Отсутствие фразы в стиле вводит нас в самую глубь психологии Толстого как художника: он всегда и неизменно искренен. Он пишет то, что думает, и только так, как думает. Это очень важное обстоятельство, и я не могу удержаться, чтобы не напомнить маленького остроумного рассуждения Берне на эту тему: “Удивительная вещь этот письменный стол, это перо, бумага и чернильница! Кажется, нет более невинных предметов, а между тем… Я знаю людей умных, честных, безусловно правдивых, но стоит им только взять в руки невинное перо, придвинуть к себе невинный лист бумаги и сесть за невинный письменный стол, как сейчас же они начинают писать не то, что думают, или, по крайней мере, не так, как думают.
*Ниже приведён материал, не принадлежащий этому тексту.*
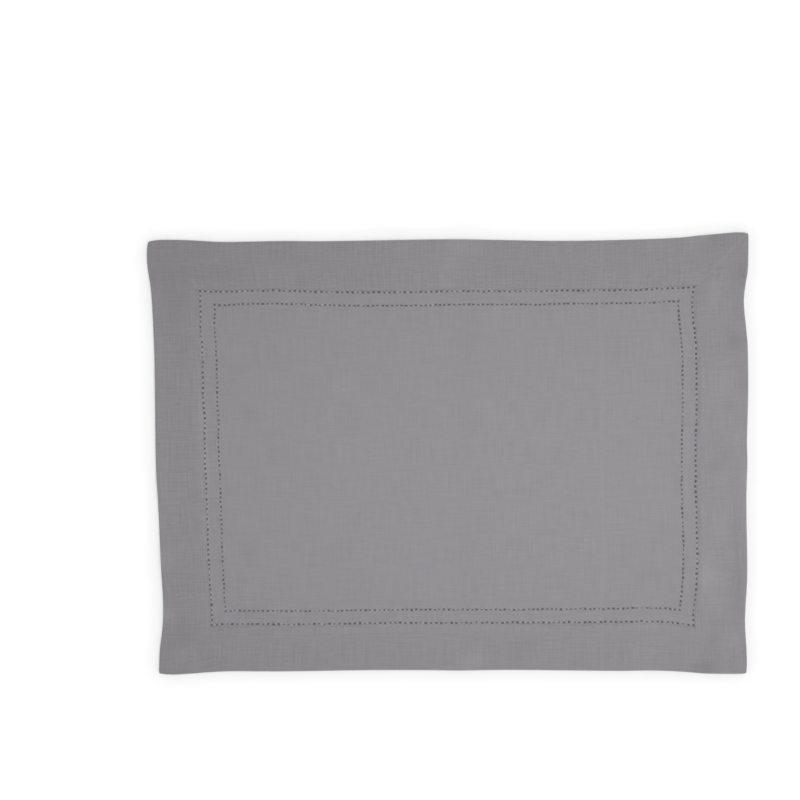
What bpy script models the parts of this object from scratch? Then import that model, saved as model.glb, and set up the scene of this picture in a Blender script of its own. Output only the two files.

Что бы это значило – не знаю, но я знаю вот что: человек, который за письменным столом не может быть так же искренен, как сам с собой, со своим другом, с любимою и преданною женщиною, никогда, даже под угрозой личного знакомства с Меттернихом, не должен садиться за невинный стол и брать в руки невинное перо. Моя статья – мое родное излюбленное детище, а не любовница, купленная за деньги”… Так писать, как того требует Берне, могут лишь литературные избранники, и даже не все литературные избранники, потому что Цицерон, Петрарка, Гейне несомненно допускали фразу. Чтобы перед письменным столом сохранить полную искренность, не дать себя увлечь в сторону стиля ни одной случайности – надо видеть в своих созданиях родное детище и понимать, что это детище ищет правды и будет, в сущности, живо лишь этой правдой. Небрежный в слоге, Толстой по 30–40 раз переделывает каждое свое произведение, а его гигантская эпопея “Война и мир” переправлялась и переписывалась семь раз. Искренность всегда проста, и, в сущности, идеально прост слог Толстого: его фразы, как ветви и листья дерева, располагаются свободно и просто, нисколько не заботясь, какое впечатление произведут они на глаз просвещенного туриста.